The classic mistake is using the kip as a substitute for strength. It doesn't work. If you don't have the pulling power, all the kipping in the world won't get you over. The kip is an amplifier, not a substitute. Warm-up and shoulder mobility are especially important before every muscle-up session to prevent injuries.
The mistakes keeping you stuck
After months of watching athletes try — and fail — muscle-ups, certain patterns keep repeating. Here are the ones that do the most damage:
- Pulling up instead of pulling toward your hips — in the muscle-up, the pull isn't vertical like a classic pull-up. The pull must be "curved," toward your waist. Think about pulling the bar toward your belly button, not your chin
- Chicken wing (one arm at a time) — if you pass over with one arm first and then the other, it's a sign that your strength or transition technique isn't there yet. Go back to progressions
- Losing false grip on the rings — if your wrist slips during the pull, the transition becomes impossible. Work false grip in passive hang: hold the grip for 20-30 seconds, repeat, build endurance
- Maxing out every attempt — the muscle-up isn't learned at muscular failure.

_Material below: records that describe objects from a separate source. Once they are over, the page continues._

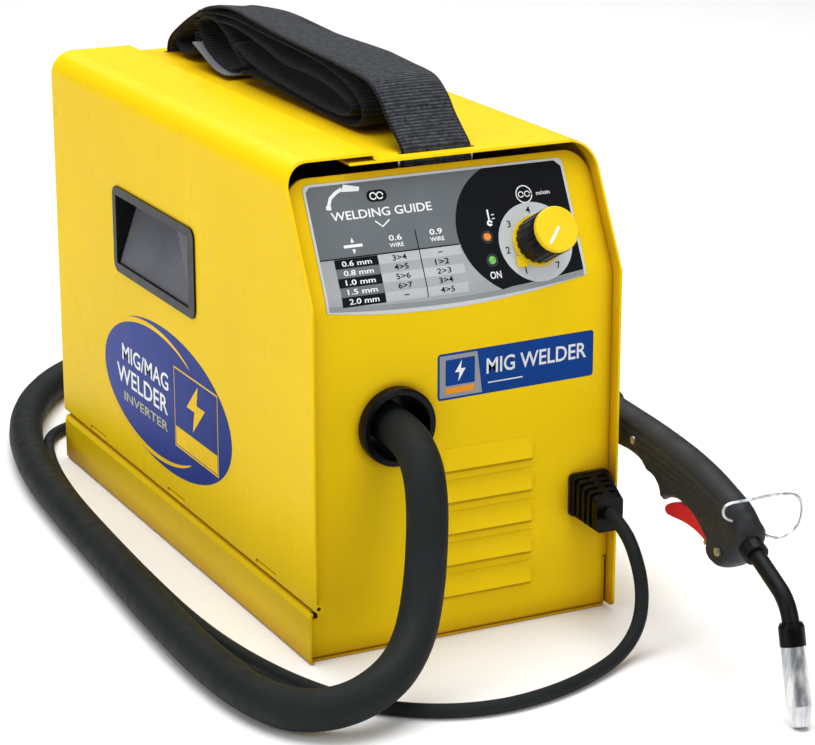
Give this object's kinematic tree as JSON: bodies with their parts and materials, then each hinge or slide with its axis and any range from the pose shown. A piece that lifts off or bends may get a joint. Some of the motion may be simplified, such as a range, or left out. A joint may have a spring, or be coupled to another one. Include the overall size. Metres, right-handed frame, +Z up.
{
  "type": "wire-feed welding inverter",
  "caption": "Portable sheet-metal MIG welding inverter with a sloping control panel, hinged side door, wire feeder, carrying strap, fixed gas torch on a stiff hose, and mains lead.",
  "frame": {"origin": "centre of the case's underside, on the floor", "axes": "+X right as seen from the front, +Y to the rear, +Z up; the front panel faces -Y"},
  "size_m": [0.3646, 0.8538, 0.35],
  "materials": {
    "yellow_paint": "satin powder coat",
    "zinc_steel": "zinc plated",
    "bright_chrome": "polished",
    "black_plastic": "matt moulded",
    "grey_plastic": "moulded",
    "black_coating": "satin sleeve",
    "label_film": "printed film",
    "dial_yellow": "moulded",
    "lamp_lens": "translucent",
    "trigger_red": "moulded",
    "brass_parts": "turned",
    "copper_wire": "copper coated",
    "winding": "enamelled copper",
    "core_iron": "laminated",
    "sink_aluminium": "extruded",
    "board": "circuit board with components",
    "hose_rubber": "matt",
    "strap_webbing": "woven webbing"
  },
  "bodies": {
    "chassis": {"base_tray": "yellow_paint", "fixed_cover": "yellow_paint", "front_panel": "yellow_paint", "rear_panel": "yellow_paint", "hinge_brackets": "yellow_paint", "divider": "zinc_steel", "hinge_rod": "zinc_steel", "strap_anchors": "zinc_steel", "board_posts": "zinc_steel", "case_screws": "zinc_steel", "handle_screws": "zinc_steel", "gear_motor": "zinc_steel", "nozzle": "bright_chrome", "handle_left": "black_plastic", "handle_right": "black_plastic", "hose_collar": "black_plastic", "mains_gland": "black_plastic", "hose_boot": "black_plastic", "mains_plug": "black_plastic", "coil_tie": "black_plastic", "fan_frame": "black_plastic", "switch_body": "black_plastic", "work_socket": "black_plastic", "trigger_switch": "black_plastic", "potentiometer": "black_plastic", "nozzle_insulator": "black_plastic", "feeder_plate": "black_plastic", "spool_hub": "grey_plastic", "hub_nut": "grey_plastic", "torch_neck": "black_coating", "control_label": "label_film", "indicators": "lamp_lens", "wire_guides": "brass_parts", "torch_adapter": "brass_parts", "contact_tip": "brass_parts", "feed_wire": "copper_wire", "transformer_winding": "winding", "transformer": "core_iron", "heatsink": "sink_aluminium", "power_board": "board", "torch_hose": "hose_rubber", "mains_lead": "hose_rubber", "plug_lead": "hose_rubber", "lead_coil": "hose_rubber", "carry_strap": "strap_webbing"},
    "door": {"door_panel": "yellow_paint", "grip_pocket": "black_plastic"},
    "spool": {"wire_spool": "grey_plastic", "wound_wire": "copper_wire"},
    "drive_roll": {"drive_roller": "zinc_steel"},
    "arm": {"pressure_arm": "zinc_steel"},
    "pressure_roll": {"pressure_roller": "zinc_steel"},
    "tension": {"tension_knob": "black_plastic"},
    "dial": {"dial_skirt": "dial_yellow", "dial_knob": "black_coating", "dial_cap": "dial_yellow"},
    "fan": {"fan_rotor": "black_plastic"},
    "rocker": {"switch_rocker": "black_coating"},
    "trigger_lever": {"trigger": "trigger_red"},
    "loop": {"hanging_loop": "bright_chrome"}
  },
  "joints": [
    {"name": "door_hinge", "type": "hinge", "parent": "chassis", "child": "door", "pos_m": [-0.1023, 0, 0.0375], "axis": [0, -1, 0], "range_deg": [0, 90]},
    {"name": "spool_spin", "type": "hinge", "parent": "chassis", "child": "spool", "pos_m": [-0.059, 0.095, 0.128], "axis": [1, 0, 0], "continuous": true},
    {"name": "drive_roller_spin", "type": "hinge", "parent": "chassis", "child": "drive_roll", "pos_m": [-0.0465, -0.12, 0.1277], "axis": [1, 0, 0], "continuous": true},
    {"name": "pressure_arm_lift", "type": "hinge", "parent": "chassis", "child": "arm", "pos_m": [-0.0465, -0.082, 0.158], "axis": [-1, 0, 0], "range_deg": [0, 50]},
    {"name": "pressure_roller_spin", "type": "hinge", "parent": "arm", "child": "pressure_roll", "pos_m": [-0.0465, -0.12, 0.1543], "axis": [1, 0, 0], "continuous": true},
    {"name": "tension_knob_turn", "type": "hinge", "parent": "arm", "child": "tension", "pos_m": [-0.0465, -0.148, 0.171], "axis": [0, 0, 1], "range_deg": [-360, 360]},
    {"name": "dial_turn", "type": "hinge", "parent": "chassis", "child": "dial", "pos_m": [0.0546, -0.20275, 0.24321], "axis": [0, 0.8854, -0.4648], "range_deg": [-25, 245]},
    {"name": "fan_spin", "type": "hinge", "parent": "chassis", "child": "fan", "pos_m": [0.045, 0.2, 0.165], "axis": [0, 1, 0], "continuous": true},
    {"name": "switch_rock", "type": "hinge", "parent": "chassis", "child": "rocker", "pos_m": [-0.06, 0.211, 0.245], "axis": [0, 0, 1], "range_deg": [-7, 7]},
    {"name": "trigger_pull", "type": "hinge", "parent": "chassis", "child": "trigger_lever", "pos_m": [0.11632, -0.32551, 0.08], "axis": [0.9969, -0.0785, 0], "range_deg": [0, 5], "stiffness_Nm_per_rad": 0.4, "springref_deg": -5.73},
    {"name": "loop_swing", "type": "hinge", "parent": "chassis", "child": "loop", "pos_m": [0.11405, -0.35442, 0.09825], "axis": [0.9057, -0.0713, -0.4179], "range_deg": [0, 70]}
  ],
  "couplings": [
    {"joint": "drive_roller_spin", "follows": "spool_spin", "ratio": 5.3333},
    {"joint": "pressure_roller_spin", "follows": "spool_spin", "ratio": -8}
  ]
}
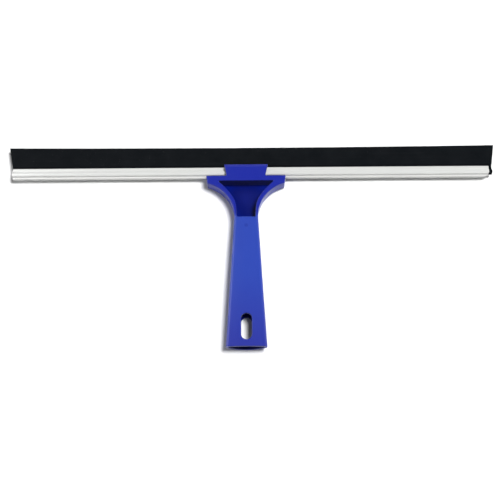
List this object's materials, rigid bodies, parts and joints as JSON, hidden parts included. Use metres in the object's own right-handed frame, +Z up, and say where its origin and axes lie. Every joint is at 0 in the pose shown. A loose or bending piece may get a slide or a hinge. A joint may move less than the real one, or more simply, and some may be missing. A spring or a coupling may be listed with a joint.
{
  "type": "window cleaning squeegee",
  "caption": "Window squeegee: a wide rubber blade in a slim aluminium channel, held by the snap jaw of a T-headed plastic handle with a hollow tapered grip and a hanging slot.",
  "frame": {"origin": "under the middle of the tool's outer box, on the surface that it lies on", "axes": "+X along the blade, +Y from the end of the grip to the wiping edge, +Z up out of the front of the handle, which is the side with the tab and the recess"},
  "size_m": [0.4544, 0.195, 0.018],
  "materials": {
    "handle_plastic": "satin injection-moulded polypropylene",
    "aluminium": "plain extruded, fine lines along its length",
    "rubber": "smooth matt black rubber",
    "spring_steel": "plain spring steel strip"
  },
  "bodies": {
    "handle": {"handle": "handle_plastic"},
    "channel": {"channel": "aluminium"},
    "blade": {"rubber_blade": "rubber", "rubber_clip_left": "spring_steel", "rubber_clip_right": "spring_steel"}
  },
  "joints": [
    {"name": "channel_slide", "type": "slide", "parent": "handle", "child": "channel", "axis": [1, 0, 0], "range_m": [-0.187, 0.178]},
    {"name": "blade_slide", "type": "slide", "parent": "channel", "child": "blade", "axis": [1, 0, 0], "range_m": [-0.39, 0.39]}
  ]
}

The best reps come when you're fresh, focused, and your nervous system is fired up. 3-5 clean attempts beat 20 sloppy reps ground out through fatigue
- Ignoring the eccentric phase — slowly lowering from the muscle-up (negatives) is one of the best exercises for building specific strength. 3-5 seconds of controlled descent, 3-5 sets, twice a week. Results guaranteed
The muscle-up isn't a movement you just "unlock" one random day. It's the result of weeks — often months — of targeted work on pulling, transition, and stability. Every high pull-up you do, every controlled ring dip, every second of false grip hang brings you closer. A structured program integrates these progressions over time, so you don't have to improvise and each session builds on the last. The day you finally get above those rings for the first time, you'll know it wasn't a fluke. It was the work.